Davey Martinez tells great story of Gerardo Parra's rise as 'Baby Shark'

WASHINGTON -- As the great ice skater Chazz Michael Michaels once said, "it gets the people going."

Nationals manager Davey Martinez was enjoying the evening with his team up 7-4 in Game 4 of the NLCS on Tuesday, just nine outs away from a World Series berth, when he felt something was missing. This game needed some juice.

The crowd had gone through a frontload of emotions with seven runs in the first inning and they were in the middle of a long wait until Clinchmas. So, Martinez peered down the dugout and called on the life of the Nationals' party, Gerardo Parra.

That gave the 43,976 fans in attendance what they really came to see and hear. They wanted their favorite band to play their biggest hit; 'Baby Shark.'

"I only put him in the game today to get the fans going again," Martinez joked.

Parra, though, came through with a single to back it all up. He has become a fan favorite on the 2019 Nationals and, for the most part, his production on the field has justified the hype.

Parra's greatest asset for the Nationals, however, is not his game. It is his presence in the clubhouse as the odd-ball who zips to his locker every day on a scooter, blows a party whistle after wins and wears red-tinted sunglasses in the dugout.

He's weird, but in a good way. And he is undeniably a key ingredient to a Nats team that is now further than any D.C. baseball club has been in 86 years.

As he sat at the podium soaked in various forms of celebratory alcohol on Tuesday night, Martinez told a detailed story about Parra earlier in the season, how a conversation between the two helped Parra realize exactly what his role for the Nationals needed to be.

"There was a point in time where he was struggling real bad. He was like 2-for-30, and it was kind of -- everything was kind of down a little bit. I didn't feel that energy, and I brought him in the office, and I said, 'hey, what's going on?' And he goes, 'oh, you know, I'm not hitting. I'm not helping the team.' I go, 'no, no, no.' I said, 'I don't care if you're 2-for-100, your job is to bring the energy every single day. That's who you are.' I said, 'you play that music loud. You pump up the guys.' I said, 'you're the guy that brings that energy every day,' and he just looked at me, and he goes, 'you're right.' He said, 'I'm not doing my job.' I said, 'well, go do your job'," Martinez recalled.
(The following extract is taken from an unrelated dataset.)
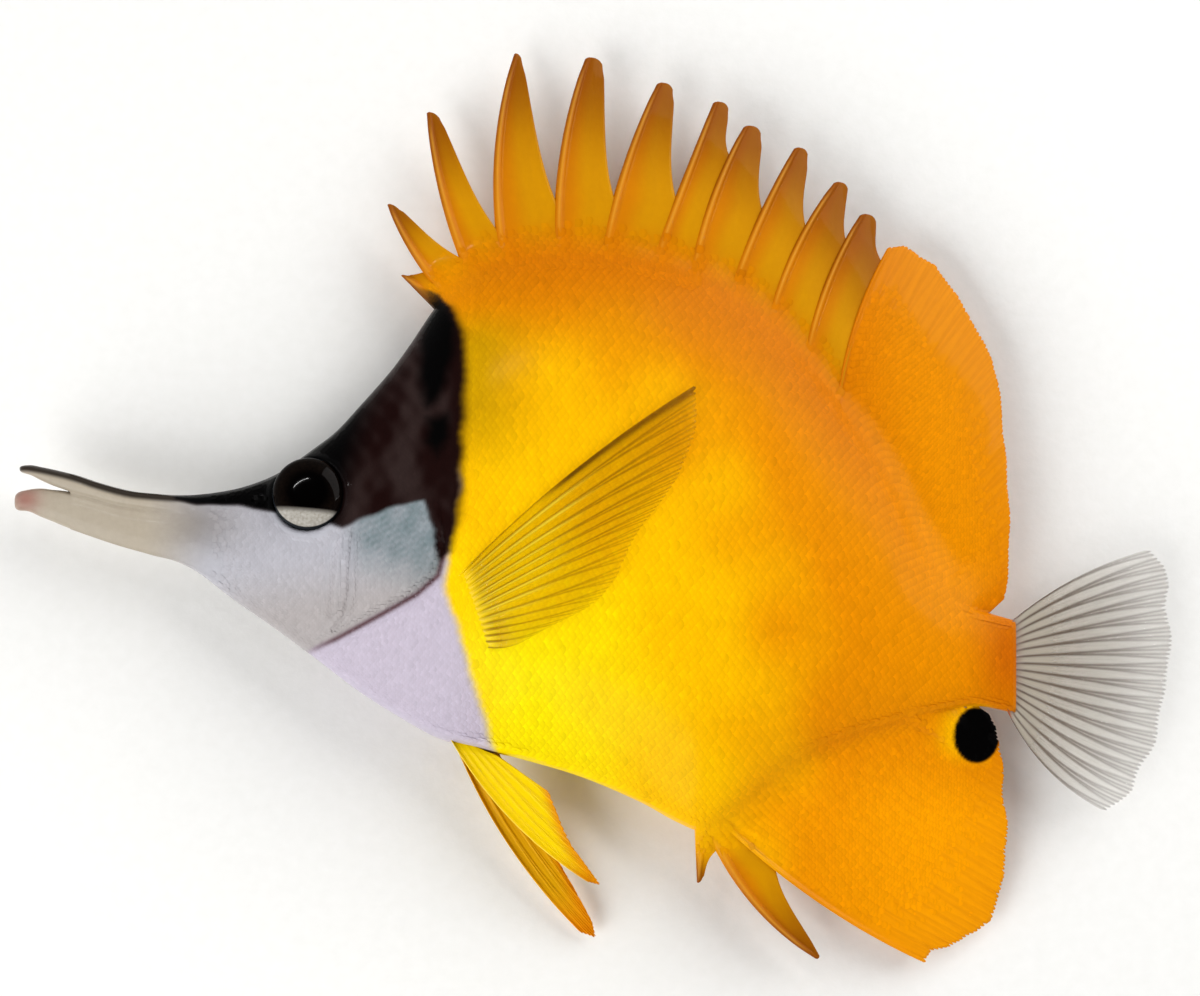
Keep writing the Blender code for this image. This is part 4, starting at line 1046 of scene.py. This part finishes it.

"Needless to say, after that, he started hitting again, and he came back to my office a few days later, and he goes, 'hey, thank you. I didn't realize that I need to have fun too, not worry about' -- I said, 'yeah, hey, bring it every day.'"

Parra has been the symbol of the Nationals' clubhouse chemistry this season which has been hailed as a strength. Major League Baseball is an everyday grind of 162 games and Parra has helped everyone on the team remember on a daily basis that it is just a game.

Martinez and the Nationals believe that approach overall is a big reason why they were able to overcome a 19-31 record to make the playoffs and now the World Series. Parra, though it may not show up in wins above replacement, has been invaluable.

"What he's done in that clubhouse has really changed the way these guys go about their business. I mean, it was business. There wasn't a whole lot of -- he made it fun for this team," Martinez said.

"Those guys up there, every one of his teammates love him, love him. All the fans love him. He's just that guy. He's the Parra Shark."